Forced not to tell lie only; forced not to tell truth only; if it had been any
one of lie or truth, the condition is much better. But we are forced to tell
both at the same time. I think this is horrendous. I feel this whole thing like
Obscene is sold, at the same time the seller urges you not to buy the Obscene
because it’s obscene. What a humanly gesture!
There is another commercial which fascinates me. When I say
fascinates me, it genuinely means fascinates me. Please allow me to present to
you—‘killer jeans’. Let us be murderously correct –not just ‘killer jeans’ but
‘killer water saver jeans’. That’s what their product is about. At least they
say it so. Killer and saver, both at the same time! Killer jeans that saves
water! To be politically and environmentally correct, they even put a
protesting audience—some sort of young bare chest students caring for our
environment and all that—against police with water cannons. You see, these
advertisements are fabulous. They do not disappoint anyone. There is something
for everyone to feel associated with the product in some sort of transcendental
way. Now we have an easy solution for water shortage. Wear killer-saver jeans
and be environmentally correct, in other words be environmentally guilt free,
be on the right side of the history.

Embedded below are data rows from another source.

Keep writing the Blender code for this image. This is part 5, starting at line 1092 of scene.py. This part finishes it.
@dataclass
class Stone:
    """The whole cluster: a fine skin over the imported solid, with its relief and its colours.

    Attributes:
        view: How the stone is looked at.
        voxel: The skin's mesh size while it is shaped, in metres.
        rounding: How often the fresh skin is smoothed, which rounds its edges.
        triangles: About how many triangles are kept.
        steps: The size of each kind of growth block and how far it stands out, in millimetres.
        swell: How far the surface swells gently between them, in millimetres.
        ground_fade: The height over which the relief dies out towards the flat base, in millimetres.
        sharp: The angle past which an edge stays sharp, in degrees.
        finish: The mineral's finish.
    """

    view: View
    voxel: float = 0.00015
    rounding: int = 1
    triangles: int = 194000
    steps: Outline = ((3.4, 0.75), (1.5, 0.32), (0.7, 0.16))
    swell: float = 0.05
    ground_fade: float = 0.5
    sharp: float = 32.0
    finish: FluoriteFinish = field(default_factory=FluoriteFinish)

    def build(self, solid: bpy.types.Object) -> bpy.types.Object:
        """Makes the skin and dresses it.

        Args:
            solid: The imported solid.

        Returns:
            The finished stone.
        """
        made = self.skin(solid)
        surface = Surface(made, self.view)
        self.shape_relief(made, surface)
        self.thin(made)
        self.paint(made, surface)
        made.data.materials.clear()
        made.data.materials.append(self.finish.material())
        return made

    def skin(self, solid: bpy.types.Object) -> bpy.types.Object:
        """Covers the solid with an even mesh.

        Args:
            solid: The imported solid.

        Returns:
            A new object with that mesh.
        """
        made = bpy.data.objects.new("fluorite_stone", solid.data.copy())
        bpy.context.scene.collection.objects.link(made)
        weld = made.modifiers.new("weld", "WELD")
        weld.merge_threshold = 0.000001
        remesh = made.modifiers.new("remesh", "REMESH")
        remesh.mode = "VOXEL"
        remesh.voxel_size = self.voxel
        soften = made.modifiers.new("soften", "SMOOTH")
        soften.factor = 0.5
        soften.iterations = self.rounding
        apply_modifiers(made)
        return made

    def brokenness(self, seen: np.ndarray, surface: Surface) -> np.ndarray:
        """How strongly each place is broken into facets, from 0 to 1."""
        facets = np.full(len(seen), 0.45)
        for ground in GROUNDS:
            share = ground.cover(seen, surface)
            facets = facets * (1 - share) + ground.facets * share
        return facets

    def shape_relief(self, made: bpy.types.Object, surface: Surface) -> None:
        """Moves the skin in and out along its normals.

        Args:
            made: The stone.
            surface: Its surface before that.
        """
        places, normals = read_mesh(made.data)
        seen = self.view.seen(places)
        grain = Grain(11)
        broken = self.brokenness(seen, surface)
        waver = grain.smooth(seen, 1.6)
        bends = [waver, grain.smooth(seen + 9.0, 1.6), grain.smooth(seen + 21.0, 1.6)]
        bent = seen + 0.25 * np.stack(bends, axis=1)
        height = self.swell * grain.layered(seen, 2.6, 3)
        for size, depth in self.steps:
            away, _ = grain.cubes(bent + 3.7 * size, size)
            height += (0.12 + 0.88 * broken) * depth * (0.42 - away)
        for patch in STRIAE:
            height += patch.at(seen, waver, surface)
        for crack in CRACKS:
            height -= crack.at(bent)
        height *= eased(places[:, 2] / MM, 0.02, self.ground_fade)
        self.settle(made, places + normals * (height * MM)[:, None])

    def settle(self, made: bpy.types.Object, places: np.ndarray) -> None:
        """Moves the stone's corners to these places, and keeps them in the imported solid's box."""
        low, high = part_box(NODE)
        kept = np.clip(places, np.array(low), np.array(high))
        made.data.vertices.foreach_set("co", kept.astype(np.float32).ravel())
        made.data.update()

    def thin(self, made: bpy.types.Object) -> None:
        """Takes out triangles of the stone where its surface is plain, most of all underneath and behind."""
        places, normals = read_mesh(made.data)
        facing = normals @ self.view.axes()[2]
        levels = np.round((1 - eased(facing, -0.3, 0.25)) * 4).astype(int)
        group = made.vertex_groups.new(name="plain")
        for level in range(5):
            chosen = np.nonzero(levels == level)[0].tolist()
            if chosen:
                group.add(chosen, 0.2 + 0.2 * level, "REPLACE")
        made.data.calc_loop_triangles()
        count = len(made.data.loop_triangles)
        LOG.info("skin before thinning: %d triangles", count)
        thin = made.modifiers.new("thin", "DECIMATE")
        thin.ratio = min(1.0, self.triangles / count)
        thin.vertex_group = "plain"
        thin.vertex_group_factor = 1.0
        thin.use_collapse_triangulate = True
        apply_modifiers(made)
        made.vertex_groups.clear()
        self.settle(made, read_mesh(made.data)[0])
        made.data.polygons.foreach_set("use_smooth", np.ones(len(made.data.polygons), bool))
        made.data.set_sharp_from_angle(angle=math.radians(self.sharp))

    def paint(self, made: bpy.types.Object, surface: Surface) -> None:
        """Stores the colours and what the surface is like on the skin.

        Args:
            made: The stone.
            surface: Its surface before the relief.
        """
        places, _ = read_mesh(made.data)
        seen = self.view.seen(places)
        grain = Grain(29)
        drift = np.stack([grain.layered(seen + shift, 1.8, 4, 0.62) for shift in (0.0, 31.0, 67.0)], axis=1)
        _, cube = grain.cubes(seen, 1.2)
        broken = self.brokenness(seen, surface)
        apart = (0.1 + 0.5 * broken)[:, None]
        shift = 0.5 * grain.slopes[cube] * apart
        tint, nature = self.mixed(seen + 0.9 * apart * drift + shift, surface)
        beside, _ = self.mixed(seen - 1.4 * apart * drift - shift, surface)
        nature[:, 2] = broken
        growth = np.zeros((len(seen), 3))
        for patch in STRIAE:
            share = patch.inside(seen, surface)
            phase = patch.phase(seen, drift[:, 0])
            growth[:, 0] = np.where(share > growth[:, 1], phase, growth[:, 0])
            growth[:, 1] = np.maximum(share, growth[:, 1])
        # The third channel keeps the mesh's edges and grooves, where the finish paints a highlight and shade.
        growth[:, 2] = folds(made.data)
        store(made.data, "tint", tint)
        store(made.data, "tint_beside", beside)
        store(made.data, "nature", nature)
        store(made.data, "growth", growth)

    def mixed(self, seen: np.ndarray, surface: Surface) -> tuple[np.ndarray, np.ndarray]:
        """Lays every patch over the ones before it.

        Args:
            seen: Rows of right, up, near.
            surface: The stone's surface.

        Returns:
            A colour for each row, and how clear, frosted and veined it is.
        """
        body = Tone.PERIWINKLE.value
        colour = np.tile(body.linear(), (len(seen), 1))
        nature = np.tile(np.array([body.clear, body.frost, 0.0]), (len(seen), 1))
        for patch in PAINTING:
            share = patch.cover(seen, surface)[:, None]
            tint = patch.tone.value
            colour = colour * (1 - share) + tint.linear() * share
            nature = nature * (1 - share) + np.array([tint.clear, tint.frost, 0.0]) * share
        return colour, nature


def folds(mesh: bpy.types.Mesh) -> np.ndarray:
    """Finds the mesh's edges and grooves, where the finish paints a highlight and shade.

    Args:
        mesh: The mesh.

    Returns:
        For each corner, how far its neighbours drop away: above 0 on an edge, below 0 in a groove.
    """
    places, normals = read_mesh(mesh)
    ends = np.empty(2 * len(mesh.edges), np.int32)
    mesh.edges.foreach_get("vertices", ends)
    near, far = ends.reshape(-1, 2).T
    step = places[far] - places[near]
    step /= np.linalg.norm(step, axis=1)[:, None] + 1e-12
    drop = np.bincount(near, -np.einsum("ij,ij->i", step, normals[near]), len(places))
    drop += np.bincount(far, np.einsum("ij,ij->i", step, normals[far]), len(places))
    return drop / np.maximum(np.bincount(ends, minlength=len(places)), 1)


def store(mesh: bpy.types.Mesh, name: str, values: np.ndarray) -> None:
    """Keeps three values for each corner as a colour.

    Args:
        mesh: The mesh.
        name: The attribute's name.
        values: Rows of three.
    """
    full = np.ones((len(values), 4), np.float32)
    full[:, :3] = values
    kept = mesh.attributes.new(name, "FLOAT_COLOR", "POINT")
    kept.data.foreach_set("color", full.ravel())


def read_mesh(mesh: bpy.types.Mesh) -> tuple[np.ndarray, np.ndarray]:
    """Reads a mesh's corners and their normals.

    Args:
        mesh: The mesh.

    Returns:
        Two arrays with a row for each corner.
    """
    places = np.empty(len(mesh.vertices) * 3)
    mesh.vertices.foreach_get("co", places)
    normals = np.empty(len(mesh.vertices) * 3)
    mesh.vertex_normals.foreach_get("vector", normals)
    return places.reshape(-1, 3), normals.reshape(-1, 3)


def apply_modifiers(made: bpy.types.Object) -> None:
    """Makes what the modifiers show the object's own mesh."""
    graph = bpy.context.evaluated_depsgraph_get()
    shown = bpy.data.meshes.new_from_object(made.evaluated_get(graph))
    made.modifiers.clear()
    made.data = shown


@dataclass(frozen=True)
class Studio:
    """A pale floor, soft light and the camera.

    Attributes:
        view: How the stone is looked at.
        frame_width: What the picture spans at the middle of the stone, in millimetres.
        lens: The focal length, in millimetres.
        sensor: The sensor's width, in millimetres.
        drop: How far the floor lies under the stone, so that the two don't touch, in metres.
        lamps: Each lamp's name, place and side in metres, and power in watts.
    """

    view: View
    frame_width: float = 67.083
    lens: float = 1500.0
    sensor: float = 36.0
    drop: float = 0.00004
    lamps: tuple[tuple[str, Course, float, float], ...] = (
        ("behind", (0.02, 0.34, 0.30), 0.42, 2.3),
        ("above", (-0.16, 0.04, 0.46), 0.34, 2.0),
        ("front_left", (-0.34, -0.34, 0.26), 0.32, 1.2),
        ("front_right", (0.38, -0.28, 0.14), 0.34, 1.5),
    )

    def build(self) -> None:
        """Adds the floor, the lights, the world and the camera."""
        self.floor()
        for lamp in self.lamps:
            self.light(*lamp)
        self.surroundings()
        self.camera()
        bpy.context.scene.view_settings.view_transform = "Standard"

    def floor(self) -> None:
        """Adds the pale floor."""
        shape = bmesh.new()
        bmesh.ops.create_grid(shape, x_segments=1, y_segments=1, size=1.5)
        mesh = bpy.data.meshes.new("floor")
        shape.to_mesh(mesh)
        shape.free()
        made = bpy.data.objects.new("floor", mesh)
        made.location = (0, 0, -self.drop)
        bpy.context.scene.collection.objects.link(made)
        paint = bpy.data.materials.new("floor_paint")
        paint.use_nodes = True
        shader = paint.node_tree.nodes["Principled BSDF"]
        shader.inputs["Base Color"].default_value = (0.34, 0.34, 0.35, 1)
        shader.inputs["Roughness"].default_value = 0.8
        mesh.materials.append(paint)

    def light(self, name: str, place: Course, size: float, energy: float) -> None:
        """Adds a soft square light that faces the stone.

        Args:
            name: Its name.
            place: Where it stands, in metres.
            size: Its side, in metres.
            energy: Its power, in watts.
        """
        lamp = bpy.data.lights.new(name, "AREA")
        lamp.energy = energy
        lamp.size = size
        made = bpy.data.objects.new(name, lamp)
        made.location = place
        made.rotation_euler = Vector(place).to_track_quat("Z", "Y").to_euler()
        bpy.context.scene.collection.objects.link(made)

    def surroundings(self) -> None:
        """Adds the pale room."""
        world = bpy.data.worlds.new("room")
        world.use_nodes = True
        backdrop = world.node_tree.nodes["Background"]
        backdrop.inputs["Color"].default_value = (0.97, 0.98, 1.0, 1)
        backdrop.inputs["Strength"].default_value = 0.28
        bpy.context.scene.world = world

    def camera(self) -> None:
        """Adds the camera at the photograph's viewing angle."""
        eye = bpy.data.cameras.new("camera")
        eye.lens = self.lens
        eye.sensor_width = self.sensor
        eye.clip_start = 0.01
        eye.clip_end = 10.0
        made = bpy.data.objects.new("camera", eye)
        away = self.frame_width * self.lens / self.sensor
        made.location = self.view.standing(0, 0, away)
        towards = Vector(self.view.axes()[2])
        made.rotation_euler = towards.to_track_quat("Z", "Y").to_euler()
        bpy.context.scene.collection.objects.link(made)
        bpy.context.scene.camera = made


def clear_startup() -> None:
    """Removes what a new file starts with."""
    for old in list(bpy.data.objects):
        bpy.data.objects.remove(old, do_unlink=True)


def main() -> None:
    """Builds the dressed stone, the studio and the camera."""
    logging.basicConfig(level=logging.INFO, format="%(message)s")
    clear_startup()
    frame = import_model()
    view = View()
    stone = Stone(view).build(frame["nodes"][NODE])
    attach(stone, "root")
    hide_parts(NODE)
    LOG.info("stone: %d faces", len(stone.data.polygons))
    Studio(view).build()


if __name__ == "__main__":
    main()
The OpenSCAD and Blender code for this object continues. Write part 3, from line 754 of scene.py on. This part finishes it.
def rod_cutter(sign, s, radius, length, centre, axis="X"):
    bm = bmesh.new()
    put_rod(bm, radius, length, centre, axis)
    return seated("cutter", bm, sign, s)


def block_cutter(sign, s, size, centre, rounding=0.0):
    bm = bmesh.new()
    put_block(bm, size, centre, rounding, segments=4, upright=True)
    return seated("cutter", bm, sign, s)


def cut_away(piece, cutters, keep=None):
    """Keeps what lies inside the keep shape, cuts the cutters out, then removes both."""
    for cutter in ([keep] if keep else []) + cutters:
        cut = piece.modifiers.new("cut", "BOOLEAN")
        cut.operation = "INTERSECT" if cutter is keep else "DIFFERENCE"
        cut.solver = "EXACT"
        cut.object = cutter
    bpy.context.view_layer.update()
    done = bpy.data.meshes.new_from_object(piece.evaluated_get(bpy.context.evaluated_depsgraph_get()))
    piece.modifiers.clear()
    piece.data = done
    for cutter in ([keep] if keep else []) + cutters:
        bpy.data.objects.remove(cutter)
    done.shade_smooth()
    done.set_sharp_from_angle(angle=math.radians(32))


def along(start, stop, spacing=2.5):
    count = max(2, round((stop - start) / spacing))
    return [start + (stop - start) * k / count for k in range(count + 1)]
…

Even an atheist, who considers himself
free from guilt, can’t resist it. He too wants to be on the right side—redeemed
environmentally. Christianity, Islam and whatever religion you take, I think
the principles of guilt are best implemented by the advertising world, even
better than those religions themselves. Water shortage started because we didn't wear the ‘killer-saver jeans’ at the right time in our long history. To
correct our mistake we must instantly indulge in this endeavour obsessively.
Who knows, maybe we could measure the precise amount of water we save by buying
killer jeans. ‘Oh! You have only three jeans, I have ten of those. I save ten
litres of water.’ Now, simple mathematics can even predict how much water
people around the world save. Those poor devils who could not afford these
jeans are even wasting water, undoubtedly even causing the water shortage in
the first place. Imagine an extreme situation—there is shortage in arid regions
of Africa and we have our benevolent Western nations sending over hundred
thousand ‘killer water saver jeans’ as an aid. Killer jeans dropped from
airplanes not to kill as the name suggests, but to save.